Because people often don’t notice certain labels, books, and activities designed for their use Museums are thinking up new ways to grab our attention through the use of noticeable signs, prompts, and instructions to direct us. This is where interpretive materials become intrusive and distracting. Shouldn’t we be directing ourselves through the space, and making our own choices? Even DAM admits “we haven’t hit on the right solution yet”.
Artwork of the Week.......
However the work I chose was this untitled torso by an artist named Said Al Adawi. A less well known artist from those in the exhibition, little information can be found on the artist. He was born in 1938 in Alexandria, Egypt, and died there in 1973. Said completed a masters degree in the Engraving of Arabic Calligraphy (1972) and exhibited in Alexandria and Cairo.
What initially drew me to this painting was how distinctly non Arab it appeared to me. Many of the other paintings and sculptures in the opening exhibition have obvious and shared Arab themes, whether they are portrayals of communities, families, or landscapes. A common style is also apparent in some of the artist’s work, which contain recognisable Arab architecture, forms and settings.
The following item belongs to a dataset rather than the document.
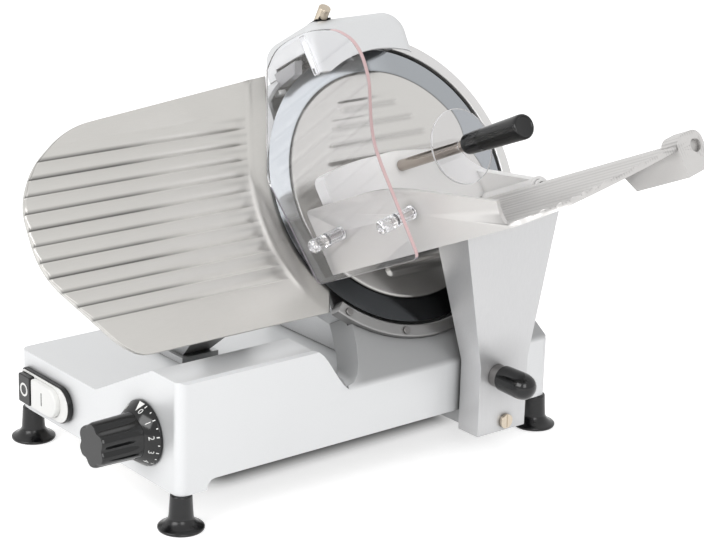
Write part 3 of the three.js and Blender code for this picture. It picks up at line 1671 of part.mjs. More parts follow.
// The blade and its drive
add(onBlade, 'blade_housing', makeHousing(), castAluminium());
add(onBlade, 'ring_guard', makeRingGuard(), castAluminium());
guardScrew.degrees.forEach((degrees, index) => {
  add(onBlade, `ring_guard_screw_${index + 1}`, makeGuardScrew(degrees), polishedSteel());
});
add(onBlade, 'blade', makeBlade(), bladeSteel());
add(onBlade, 'blade_cover', makeBladeCover(), brushedAluminium());
add(onBlade, 'cover_tie_rod', makeTieRod(), polishedSteel());
add(onBlade, 'blade_spindle', makeSpindle(), polishedSteel());
add(onBlade, 'spindle_bearing_front', makeBearing(bearing.frontAt), polishedSteel());
add(onBlade, 'spindle_bearing_rear', makeBearing(bearing.rearAt), polishedSteel());
add(onBlade, 'blade_pulley', makeDrivenPulley(), darkSteel());
add(onBlade, 'motor_pulley', makeMotorPulley(), darkSteel());
add(onBlade, 'drive_belt', makeBelt(), blackRubber());
add(onBlade, 'motor', makeMotor(), darkSteel());
add(onBlade, 'motor_shaft', makeMotorShaft(), polishedSteel());
add(bench, 'motor_cover', makeMotorCover(), castAluminium());
add(onBlade, 'slice_deflector', makeDeflector(), polishedSteel());

// The sharpener
add(onBlade, 'sharpener_hood', makeHood(), castAluminium());
add(onBlade, 'stone_bracket', makeStoneBracket(), polishedSteel());
add(onBlade, 'truing_stone', makeStone(sharpener.frontStoneX, sharpener.frontStoneZ), abrasive());
add(onBlade, 'grinding_stone', makeStone(sharpener.rearStoneX, -sharpener.rearStoneZ), abrasive());
add(onBlade, 'sharpener_pin', makePin(), nickel());

// The carriage
add(bench, 'carriage_arm', makeArm(), castAluminium());
add(bench, 'slide_block', makeSlideBlock(), castAluminium());
add(bench, 'slide_bar', makeRail(), polishedSteel());
add(bench, 'roller_track', makeRollerTrack(), polishedSteel());
add(bench, 'slide_roller', makeRoller(), nylon());
add(bench, 'roller_axle', makeRollerAxle(), polishedSteel());
add(bench, 'lock_knob_shaft', makeLockShaft(), polishedSteel());
add(bench, 'lock_knob_cap', makeLockCap(), blackPlastic());
add(bench, 'arm_screw', makeArmScrew(), nickel());
add(onTray, 'carriage_tray', makeTray(), brushedAluminium());
add(onTray, 'pusher_rod', makeRod(), polishedSteel());
add(onTray, 'pusher_sleeve', makeSleeve(), polishedSteel());
add(onTray, 'pusher_plate', makePusher(), castAluminium());
add(onTray, 'pusher_shaft', makeHandleShaft(), polishedSteel());
add(onTray, 'pusher_grip', makeGrip(), blackPlastic());
add(onTray, 'thumb_guard', makeThumbGuard(), clearPlastic());
add(onTray, 'hand_guard', makeHandGuard(), clearPlastic());
add(onTray, 'guard_spacer_inner', makeSpacer(pillar.nearX), clearPlastic());
add(onTray, 'guard_spacer_outer', makeSpacer(pillar.farX), clearPlastic());
add(onTray, 'guard_knob_inner', makeGuardKnob(pillar.nearX), clearPlastic());
add(onTray, 'guard_knob_outer', makeGuardKnob(pillar.farX), clearPlastic());

export default model;
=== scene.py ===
import json
import math
import bmesh
import bpy
from mathutils import Matrix, Vector


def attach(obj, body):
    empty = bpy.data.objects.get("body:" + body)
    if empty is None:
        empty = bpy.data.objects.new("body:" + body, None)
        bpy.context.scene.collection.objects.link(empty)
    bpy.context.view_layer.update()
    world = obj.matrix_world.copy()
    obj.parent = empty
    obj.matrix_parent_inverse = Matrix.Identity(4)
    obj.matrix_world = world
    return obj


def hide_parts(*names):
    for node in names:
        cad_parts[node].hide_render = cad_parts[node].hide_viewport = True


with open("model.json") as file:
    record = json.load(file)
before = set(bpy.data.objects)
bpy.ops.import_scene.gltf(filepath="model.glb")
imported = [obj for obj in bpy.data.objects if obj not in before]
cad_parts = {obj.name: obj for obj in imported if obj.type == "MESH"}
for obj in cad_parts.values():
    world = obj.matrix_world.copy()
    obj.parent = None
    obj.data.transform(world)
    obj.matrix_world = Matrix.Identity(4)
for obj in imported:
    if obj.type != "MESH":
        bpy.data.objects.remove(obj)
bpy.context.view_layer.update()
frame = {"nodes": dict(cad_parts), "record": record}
print("frame loaded:", len(frame["nodes"]), "nodes")

mm = 0.001

# The three directions that the machine is built in, as in the part's source: millimetres and degrees
bladePlace = dict(tilt=29.6, fromSide=94.5, fromFront=335, height=280)
trayPlace = dict(slope=24, roll=12, corner=(-49.9, 223, 216))
footInset = 9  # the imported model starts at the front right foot, this far in from the base's corner


def frameMatrix(xAxis, yAxis, zAxis, origin):
    matrix = Matrix.Identity(4)
    for column, axis in enumerate((xAxis, yAxis, zAxis)):
        for row in range(3):
            matrix[row][column] = axis[row]
    shift = Vector((footInset, -footInset, 0))
    matrix.translation = (Vector(origin) + shift) * mm
    return matrix


def makeFrames():
    tilt = math.radians(bladePlace["tilt"])
    up = Vector((-math.sin(tilt), 0, math.cos(tilt)))
    out = Vector((math.cos(tilt), 0, math.sin(tilt)))
    across = Vector((0, 1, 0))
    bladeOrigin = (-bladePlace["fromSide"], bladePlace["fromFront"], bladePlace["height"])
    slope = math.radians(trayPlace["slope"])
    roll = math.radians(trayPlace["roll"])
    trayX = Vector((math.cos(slope), 0, math.sin(slope)))
    level = Vector((-math.sin(slope), 0, math.cos(slope)))
    trayY = across * math.cos(roll) + level * math.sin(roll)
    trayZ = trayX.cross(trayY)
    return dict(
        bench=frameMatrix((1, 0, 0), (0, 1, 0), (0, 0, 1), (0, 0, 0)),
        blade=frameMatrix(across, up, out, bladeOrigin),
        tray=frameMatrix(trayX, trayY, trayZ, trayPlace["corner"]),
    )


frames = makeFrames()

# The camera stands where the photograph was taken from; its focal length and width are in pixels
camera = dict(
    place=(1.579, -1.0727, 0.8891), yaw=50.99, pitch=18.05, roll=1.62, focal=2126.4, width=704, sensor=36,
    nearest=0.05, farthest=50)


def makeCamera():
    yaw = math.radians(camera["yaw"])
    pitch = math.radians(camera["pitch"])
    roll = math.radians(camera["roll"])
    look = Vector((-math.sin(yaw) * math.cos(pitch), math.cos(yaw) * math.cos(pitch), -math.sin(pitch)))
    side = Vector((math.cos(yaw), math.sin(yaw), 0))
    up = side.cross(look)
    turnedSide = side * math.cos(roll) + up * math.sin(roll)
    turnedUp = up * math.cos(roll) - side * math.sin(roll)
    matrix = Matrix((turnedSide, turnedUp, -look)).transposed().to_4x4()
    matrix.translation = Vector(camera["place"])
    lensData = bpy.data.cameras.new("camera")
    lensData.sensor_width = camera["sensor"]
    lensData.lens = camera["focal"] / camera["width"] * camera["sensor"]
    lensData.clip_start = camera["nearest"]
    lensData.clip_end = camera["farthest"]
    cameraObject = bpy.data.objects.new("camera", lensData)
    cameraObject.matrix_world = matrix
    bpy.context.scene.collection.objects.link(cameraObject)
    bpy.context.scene.camera = cameraObject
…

A fair amount of the artworks also incorporate Arabic script in the work, or as with the Hroofyah works, Arabic script is used to create the art form. These kinds of features were what I had expected to find while studying modern and contemporary Arab art here at the museum. What was interesting about this painting however, was the way it broke these expectations down. I thought studying early Islamic art at university this year had given me a good introduction into Islamic art, but what I have found is that modern and contemporary Arab art, although with its inheritance of past traditions, is actually very innovative and original.
I found this painting interesting because of its sculptural qualities and the depth this creates. To me it appears more as a relief rather than 2d shapes on a flat surface. Its abstracted and bulbous features together form a whole which is defensive and yet powerful. The marble tones used create an appealing texture that makes the form emerge as tangible. The sandy hues, echoing desert landscape, emphasise this, and add a rough edge. These tones also complement the shadowy greys/blues in the background which generate the depth in the painting.
Despite the abstraction, the sculptural treatment of the figure makes it seem quite life like. However, the featureless and blank face creates a loss of identity, and adds a kind of mystery and eeriness to the painting. There is thus something comforting in the forms familiarity, and yet something disturbing in its anonymity.
The frame created by the over sized and folded arms forms a protective barrier between the viewer and the torso. The more detailed hands which curve inwards draws our attention to this barrier, which lends a kind of authority to the painting.